Il est important et nécessaire que Bercy ou les Comités stratégiques de filières donnent une vision d’ensemble et que l’Etat-stratège définisse de grandes priorités. C’est très bien. Reste à construire des complémentarités et des équilibres entre les niveaux local et national, donc à clarifier la gouvernance et donner aux collectivités les moyens d’exercer leurs compétences. Les conseils régionaux ne disposent pas tous des mêmes moyens pour penser des politiques industrielles territorialisées, et je ne parle pas des intercommunalités appelées à agir au plus près du terrain qui ne sont pas toutes outillées de façon identique – loin de là – pour animer leurs tissus économiques locaux… Résultats : les élus se retrouvent bien souvent à confier l’élaboration de leurs stratégies économiques aux mêmes cabinets de conseil, déclinant partout des recettes similaires lorsqu’il faudrait plutôt former des alliances économiques entre territoires et entretenir ces complémentarités productives…

En quoi la transition écologique et énergétique rebat-elle les cartes, d’après vous, dans la nouvelle mondialisation en train de s’inventer ?

Le coût économique et environnemental de l’énergie et des transports vont rendre les facteurs hors-prix aussi si ce n’est plus importants que la compétitivité-prix, dans la compétition qui s’annonce. Attention, cela ne veut pas dire que la France relocalisera demain toute l’industrie métallurgique ou celle de la production textile… On ne fabriquera sans doute plus de canettes et ce n’est pas un mal d’un point de vue environnemental, mais peut-être parviendrons-nous à relocaliser la production de mats d’éoliennes ? Pareillement, les majors de la fast-fashion continueront probablement de nous inonder sous le flot de leurs conteneurs en provenance d’Asie, du moins tant que la majorité des consommateurs reste tournée vers la quantité de vêtements possédés plus que leur qualité, mais la production de vêtements « Made in France » ou le réassort de séries courtes ont de beaux jours devant eux.

Réorganiser les circuits de consommation et de fabrication n’est pas une mission impossible. Si nos industriels imaginent autre chose que des stratégies de réduction des coûts, identifient des niches et acquièrent des savoir-faire distinctifs – l’innovation peut aussi être un moyen de créer une rente temporaire de monopole –, si la puissance publique investit massivement et de façon intelligente en parallèle dans l’industrie, la recherche et le système éducatif, de nouvelles opportunités devraient s’ouvrir à la France dans le jeu mondial. Assez rapidement.

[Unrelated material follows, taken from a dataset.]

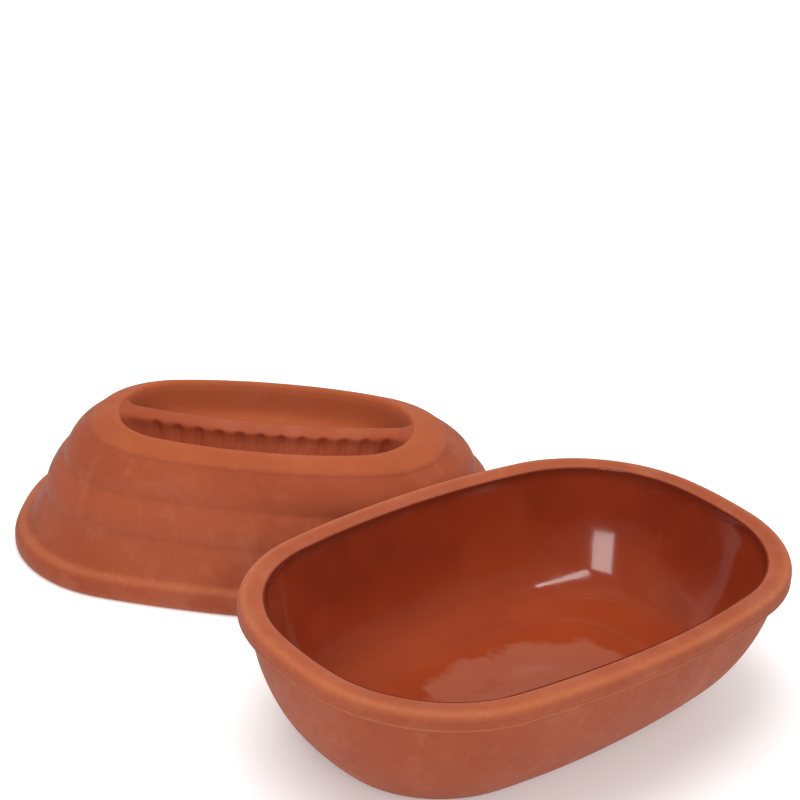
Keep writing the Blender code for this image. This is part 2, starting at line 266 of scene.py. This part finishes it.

Le redéveloppement de l’industrie en France est-il, pour autant, compatible avec l’urgence écologique ?

On ne le dit pas assez, mais l’industrie peut contribuer de plusieurs façons à la transition écologique. En faisant sa propre mue d’abord, puis en explorant de nouvelles activités ou secteurs stratégiques ensuite permettant au reste des entreprises et de la société de faire leur transition écologique ! L’industrie verte, ce n’est pas seulement l’hydrogène et le véhicule électrique – certains SUV électriques se révèlent d’ailleurs plus émetteurs de CO2 que des petits véhicules thermiques… Je songe à toutes ces PMI et ETI qui commencent à s’interroger sur leurs consommation de fluides ou transforment leurs processus de fabrication.

Relocaliser la production d’isolants – une entreprise de Beauvais en fabrique d’ailleurs à partir de mégots de cigarette récupérés plutôt que du polystérène donc du pétrole – permettrait, par exemple, d’accélérer considérablement la rénovation thermique des bâtiments. Du moins, si la puissance publique changeait de braquet sur le plan financier et organisait enfin le rapprochement des entreprises de la construction, de la fabrication de produits pour le BTP et des instituts de formation… Il y aurait là un important gisement d’emplois non-délocalisables, porteurs d’importants dividendes environnementaux !

Le gouvernement vous semble-t-il sur la bonne voie avec son futur projet de loi « Industrie verte » ?

Compte tenu de l’écart entre l’ambition de faire muter de A à Z nos systèmes économiques, et le caractère très routinier des premières mesures annoncées par Bruno Le Maire, on peut en douter. J’ai du mal à voir, pour l’heure, ce qu’il y a de véritablement écologique dans ce projet de loi, au-delà du nom… Comme souvent, cela dit. La « start-up nation » se montre assez peu innovante, en réalité. Bercy ressort le même « couteau suisse » de l’action publique – abaisser les exigences, faciliter le financement et exonérer d’impôts. Rien ne prouve, pourtant, que les nouveaux secteurs de la transition écologique émergent grâce à la « simplification » des normes et une moindre règlementation… qui auraient plutôt tendance, selon moi, à prolonger un modèle de moins en moins compatible avec les enjeux environnementaux et climatiques.